O fim do domingo, no entanto, não foi nem de perto como esperado. Por volta das 21h30min, a família aguardava um ônibus na Avenida Boqueirão, próximo à Avenida Farroupilha. O objetivo era voltar para casa, em Viamão.
Dois criminosos armados abordaram o trio e exigiram que Trajano entregasse o telefone celular. Ele obedeceu a ordem dos ladrões. Ainda assim, um deles atirou, atingindo o açougueiro no peito. Ele morreu no local, na parada onde esperava o coletivo. Foi a primeira vítima de latrocínio na Região Metropolitana este ano.
Dois suspeitos, de 16 e 18 anos, foram detidos pouco depois, próximo ao local onde aconteceu o crime.
— Meu tio vivia para o trabalho. No dia que ele tinha uma folguinha, acontece uma coisa dessas — lamenta o sobrinho, William Trajano da Rocha, 24 anos.
O crime interrompeu os planos de Trajano. Um deles era ter uma casa própria. Na semana anterior, havia dito a uma das irmãs — são seis, no total — que planejava comprar uma moradia, usando o dinheiro do Fundo de Garantia (FGTS). Antes de morrer, ele morava em Viamão, com os pais e irmãos. Havia retornado para a moradia dos pais depois de se separar da ex-mulher, com quem teve uma filha de 15 anos.
Além da adolescente, Trajano tinha ainda o enteado, de oito anos. Ele presenciou o momento em que o padrasto foi morto.
— Meu tio era um pai pra ele — conta William.
Um choque para a família
Chamou atenção neste caso que, mesmo sem ter reagido, Trajano foi baleado. Para os familiares, o fato de não ter enfrentado os criminosos é exatamente a atitude que se esperava do açougueiro.
— Ele não reagiria. Não é do perfil dele. Já tinha sido assaltado outras vezes. Estava sempre alegre. Era um cara brincalhão. Moramos juntos por um tempo na casa dos meus avós. É difícil ver que alguém que te viu crescer vira vítima de um crime como esse — contou.
A morte prematura do açougueiro chocou a família, que está reunida no município de São Cristovão, em Santa Catarina, onde Trajano será sepultado. Os pais estão em processo de mudança para a cidade
De Viamão, os pais estão em processo de mudança para a cidade da serra catarinense.
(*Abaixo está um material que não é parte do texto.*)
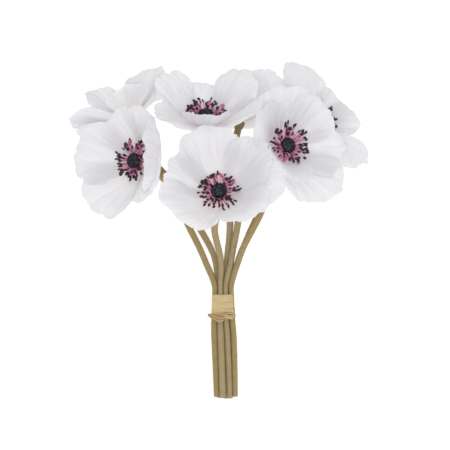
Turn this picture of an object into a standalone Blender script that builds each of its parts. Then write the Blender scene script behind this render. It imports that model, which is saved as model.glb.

O motivo da transferência, de acordo com William, também passa pela questão da criminalidade.
— Me mudei para Imbituba (SC) por causa da segurança. Meus avôs também pensam nisso. Viramos a noite. Estamos aqui, toda a família unida. Nessas horas, a gente precisa de apoio. Está muito perigoso. Só estamos seguros em casa. Eu ainda estou em choque com tudo isso. Quando um criminoso faz isso, não destrói uma vida. Destrói a vida de todos os familiares — disse.
O sepultamento deve ocorrer na manhã desta terça-feira (8). Até a publicação desta reportagem, a família aguardava a liberação do corpo.
Suspeito preso não tinha antecedentes criminais
Depois de balear e matar Eliseo de Oliveira Trajano, os criminosos fugiram caminhando. Próximo ao local onde aconteceu o assassinato, a Brigada Militar (BM) capturou dois suspeitos. Um deles, de 16 anos, estava com o celular da vítima, além de um revólver calibre 22. Foi ele quem indicou onde estava o comparsa, de 19 anos, que tentou se desfazer de um revólver calibre 32, mas a BM encontrou a arma. O nome do jovem de 19 anos não foi divulgado pelas autoridades.
Aos policiais militares, o adolescente teria dito que o comparsa foi o responsável pelo tiro que matou o açougueiro. Em depoimento na delegacia, no entanto, os dois preferiram permanecer em silêncio. Os dois detidos são moradores do bairro Guajuviras, em Canoas.
Preso em flagrante, o suspeito de 19 anos não tinha antecedentes policiais. Já o adolescente tinha passagens por tráfico de drogas e posse ilegal de arma de fogo.
Segundo o delegado Luís Antônio Firmino, a motivação do crime, mesmo sem reação da vítima, ainda é um mistério.
— Não temos como saber porque atiraram. O esboço de um movimento pode ter dado a impressão de que ele iria reagir — explicou o policial.
A namorada de Trajano foi ouvida ainda na noite de domingo. O delegado Firmino aguarda o resultado da perícia que será feita nas duas armas apreendidas. O inquérito será concluído em 10 dias.